*Short problem*.
Find the lines with the string "before" and return them.

*Supplied data*.
** start **

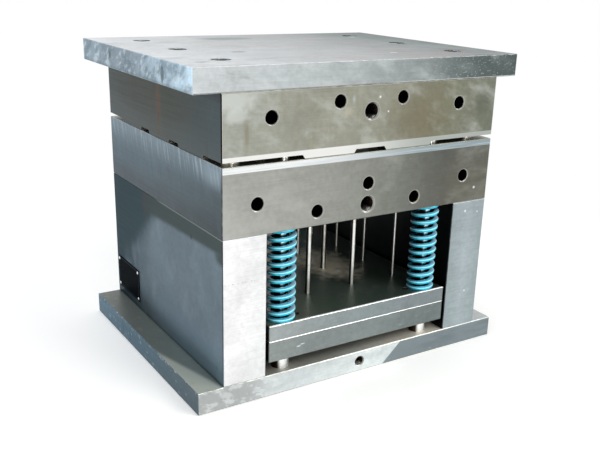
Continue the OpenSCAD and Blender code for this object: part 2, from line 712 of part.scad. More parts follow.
// Screws from above that hold the force block in the upper plate's pocket
module force_block_screws() {
    head_z = top_clamp_z - block_screw_d - head_sink;
    color([0.16, 0.16, 0.17]) at(force_screw_places) translate([0, 0, head_z])
        cap_screw(block_screw_d, head_z - force_block_z + block_screw_grip);
}

// Collared guide bush, held down by the top clamp plate
module guide_bush(i) {
    bore_d = guide_pin_d + 2 * running_gap;
    color([0.80, 0.72, 0.50]) at([guide_places[i]]) difference() {
        union() {
            drill(relief_z, top_clamp_z, bush_d);
            drill(top_clamp_z - bush_collar_h, top_clamp_z, bush_d + bush_collar_extra);
        }
        bore(relief_z, top_clamp_z, bore_d);
        translate([0, 0, relief_z]) cylinder(h = bush_lead, d1 = bore_d + 2 * bush_lead, d2 = bore_d);
    }
}

// Ejector base plate, counterbored from below for the tie screws
module ejector_base_plate() {
    color([0.42, 0.44, 0.46]) difference() {
        translate([0, 0, ejector_z]) plate(ejector_w, mould_l, ejector_base_h);
        at(tie_screw_places) translate([0, 0, ejector_z]) screw_hole_up(tie_screw_d, ejector_base_h);
    }
}

// Retainer plate: seats the heads of the return pins and ejector pins from below
module ejector_retainer_plate() {
    color([0.36, 0.37, 0.38]) difference() {
        translate([0, 0, retainer_z]) plate(ejector_w, mould_l, retainer_h);
        at(tie_screw_places) bore(retainer_z, retainer_top_z, tie_screw_d + 2 * thread_gap);
        at(stop_places) pin_seat(return_pin_d, return_head_extra, return_head_h);
        at(thick_pin_places) pin_seat(thick_pin_d, pin_head_extra, pin_head_h);
        at(thin_pin_places) pin_seat(thin_pin_d, pin_head_extra, pin_head_h);
    }
}

// Cutter for a pin of diameter d and its head in the retainer plate
module pin_seat(d, extra, head_h) {
    bore(retainer_z, retainer_top_z, d + 2 * press_gap);
    drill(retainer_z - through, retainer_z + head_h, d + extra + 2 * press_gap);
}

// Screws from below that join the two ejector plates
module ejector_plate_screws() {
    head_z = ejector_z + tie_screw_d + head_sink;
    color([0.60, 0.60, 0.61]) at(tie_screw_places) translate([0, 0, head_z]) mirror([0, 0, 1])
        cap_screw(tie_screw_d, retainer_top_z - head_sink - head_z);
}

// Return pin through its spring and the lower plate, up to the relieved face above
module return_pin(i) {
    color([0.80, 0.81, 0.83]) at([stop_places[i]])
        headed_pin(retainer_z, relief_z - return_pin_gap, return_pin_d, return_head_d, return_head_h, return_break);
}

// Ejector pins of one diameter, flush with the cavity floors
module ejector_pins(places, d) {
    color([0.86, 0.87, 0.88]) at(places)
        headed_pin(retainer_z, cavity_floor_z, d, d + pin_head_extra, pin_head_h, pin_break);
}

bottom_clamp_plate();
spacer(-1);  // spacer_left
spacer(1);  // spacer_right
lower_mould_plate();
cavity_block();
guide_pin(0);  // guide_pin_front_left
guide_pin(1);  // guide_pin_front_right
guide_pin(2);  // guide_pin_back_left
guide_pin(3);  // guide_pin_back_right
base_screws();
spacer_screws();
spacer_dowels();
cavity_block_screws();
stop_pads();
stop_pad_screws();
name_plate();
name_plate_rivets();
return_spring(0);  // spring_front_left
return_spring(1);  // spring_front_right
return_spring(2);  // spring_back_left
return_spring(3);  // spring_back_right
top_clamp_plate();
top_clamp_screws();
upper_mould_plate();
force_block();
force_block_screws();
guide_bush(0);  // guide_bush_front_left
guide_bush(1);  // guide_bush_front_right
guide_bush(2);  // guide_bush_back_left
guide_bush(3);  // guide_bush_back_right
ejector_base_plate();
ejector_retainer_plate();
ejector_plate_screws();
return_pin(0);  // return_pin_front_left
return_pin(1);  // return_pin_front_right
return_pin(2);  // return_pin_back_left
return_pin(3);  // return_pin_back_right
ejector_pins(thick_pin_places, thick_pin_d);  // ejector_pins_thick
ejector_pins(thin_pin_places, thin_pin_d);  // ejector_pins_thin
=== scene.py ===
import math

import bpy
import numpy as np
from mathutils import Matrix, Vector


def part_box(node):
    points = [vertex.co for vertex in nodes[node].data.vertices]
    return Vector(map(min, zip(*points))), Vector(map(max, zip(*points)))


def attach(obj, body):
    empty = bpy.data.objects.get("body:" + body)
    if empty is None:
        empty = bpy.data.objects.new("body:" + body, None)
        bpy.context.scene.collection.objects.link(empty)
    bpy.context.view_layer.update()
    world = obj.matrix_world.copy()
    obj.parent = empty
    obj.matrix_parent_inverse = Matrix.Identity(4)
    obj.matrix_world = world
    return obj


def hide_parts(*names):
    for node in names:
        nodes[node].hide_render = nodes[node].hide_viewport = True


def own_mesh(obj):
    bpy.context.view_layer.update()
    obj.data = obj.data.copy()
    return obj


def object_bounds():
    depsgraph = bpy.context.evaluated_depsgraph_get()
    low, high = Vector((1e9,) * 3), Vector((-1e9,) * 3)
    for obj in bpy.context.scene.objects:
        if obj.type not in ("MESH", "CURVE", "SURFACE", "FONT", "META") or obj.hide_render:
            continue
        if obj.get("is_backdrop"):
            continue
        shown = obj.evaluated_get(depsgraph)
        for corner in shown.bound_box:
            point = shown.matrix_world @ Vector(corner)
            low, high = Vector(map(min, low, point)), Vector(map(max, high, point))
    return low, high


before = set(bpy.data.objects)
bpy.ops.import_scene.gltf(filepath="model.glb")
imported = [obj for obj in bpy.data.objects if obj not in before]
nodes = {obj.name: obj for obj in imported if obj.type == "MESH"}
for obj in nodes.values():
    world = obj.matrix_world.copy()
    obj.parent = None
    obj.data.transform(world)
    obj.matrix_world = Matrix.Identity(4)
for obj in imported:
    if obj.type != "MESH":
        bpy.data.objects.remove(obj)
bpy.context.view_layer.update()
mm = 0.001
noiseRange = {"From Min": 0.3, "From Max": 0.7}  # most of what a noise gives
print("frame loaded:", len(nodes), "nodes")


def toLinear(hexColour):
    # sRGB to linear for each channel: c / 12.92 up to 0.04045, above it ((c + 0.055) / 1.055) to the power 2.4
    c = np.array([int(hexColour[i:i + 2], 16) for i in (1, 3, 5)]) / 255
    linear = np.where(c <= 0.04045, c / 12.92, ((c + 0.055) / 1.055) ** 2.4)
    return (*linear.tolist(), 1.0)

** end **

*Finished exercise*.
before = set(bpy.data.objects)
imported = [obj for obj in bpy.data.objects if obj not in before]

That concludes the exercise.